Soldiers sent after the vanished legions discovered that they had been slaughtered to a man.

Arminius, a German who had been raised as a Roman commander, had betrayed the three legions to local Germanic tribes, who ambushed them while marching through the forest. 

Today, the probable site of the battle – we can’t entirely be sure – is marked by a museum called the Varusschlacht Museum (Literally ‘Varus Battle Museum’, named after the loyal Roman commander). 

The highlights here are the finds – made all the more eerie by the knowledge that they were looted and discarded from the legionaries in the hours following the ambush. 

German Romanticism Museum

Frankfurt, Hesse

The Romantic era of art, music and literature is one of Germany’s greatest cultural gifts to the world, encompassing the work of poets such as Goethe and Schiller, composers like Beethoven and artists in the vein of Caspar David Friedrich.

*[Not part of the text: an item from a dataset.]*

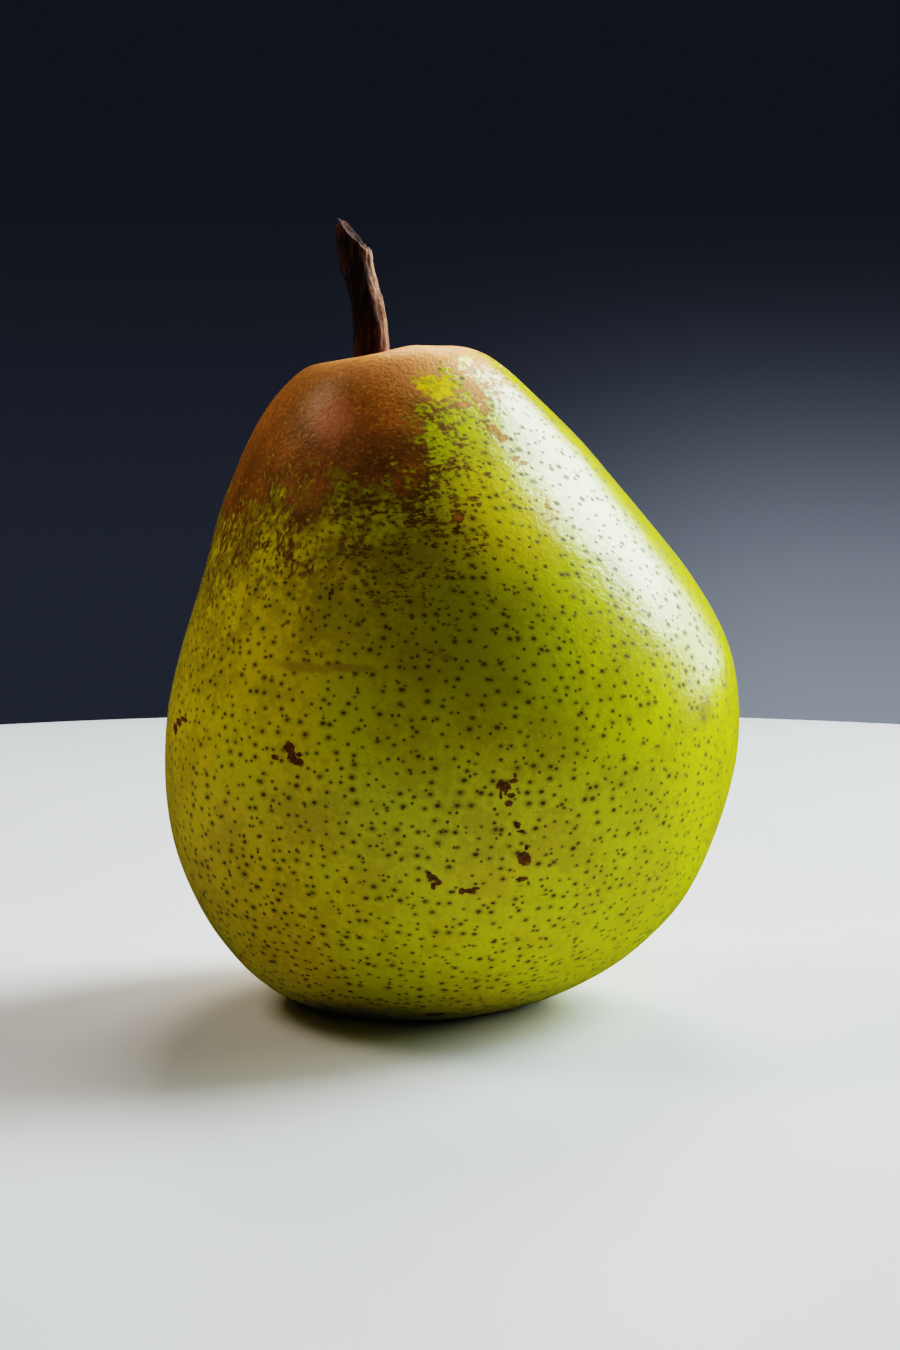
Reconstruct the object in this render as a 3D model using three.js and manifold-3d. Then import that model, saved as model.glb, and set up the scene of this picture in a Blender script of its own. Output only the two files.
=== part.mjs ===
// A ripe pear standing on its blossom end: the fruit, its woody stem and the dried calyx in the
// hollow underneath. Millimetres, +Z up. The stem end leans to the left (-X) and a little back (+Y).
import * as THREE from "three";
import { mergeVertices } from "three/addons/utils/BufferGeometryUtils.js";
import Module from "manifold-3d";

// Driving dimensions of the fruit
const FRUIT_HEIGHT = 77.4; // floor to the middle of the shoulder's rim
const BELLY_RADIUS = 33.9;
const BELLY_HEIGHT = 31.5;
const SIDE_DEPTH = 0.985; // front to back, as a share of the width
const AROUND = 64; // faces round the fruit
const ALONG = 60; // faces from the calyx hollow to the stem hollow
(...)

Established in 2021 next to the house where Johann Wolfgang von Goethe was born, the German Romanticism Museum is the world’s largest collection of objects related to the Romantic movement. 

In addition to artefacts from some of the greatest names in German romanticism, in 2024, you’ll find a major exhibition exploring Goethe’s controversial 1774 novel, ‘The Sorrows of Young Werther’, and another on the forest as depicted as dark and dramatic in the art of the period. 

Gutenberg Castle

Haßmersheim, Baden-Württemberg

Sometimes being a smaller castle is a good thing. The relatively small size and location of Guttenburg Castle, above the River Neckar near Heilbronn, protected it from war and damage over eight hundred years – it’s now the best preserved Staufer-era castle in the country.

While the castle is still occupied by the Barons of Gemmingen-Guttenberg, the castle now also contains a museum, that uses the remarkably well-preserved castle interiors to explore centuries of its history – and the individuals that passed through it.

After you’ve explored the museum—and the current exhibition that uses Lego to document life in the Middle Ages —it’s also possible to eat at the castle’s tavern and stay overnight!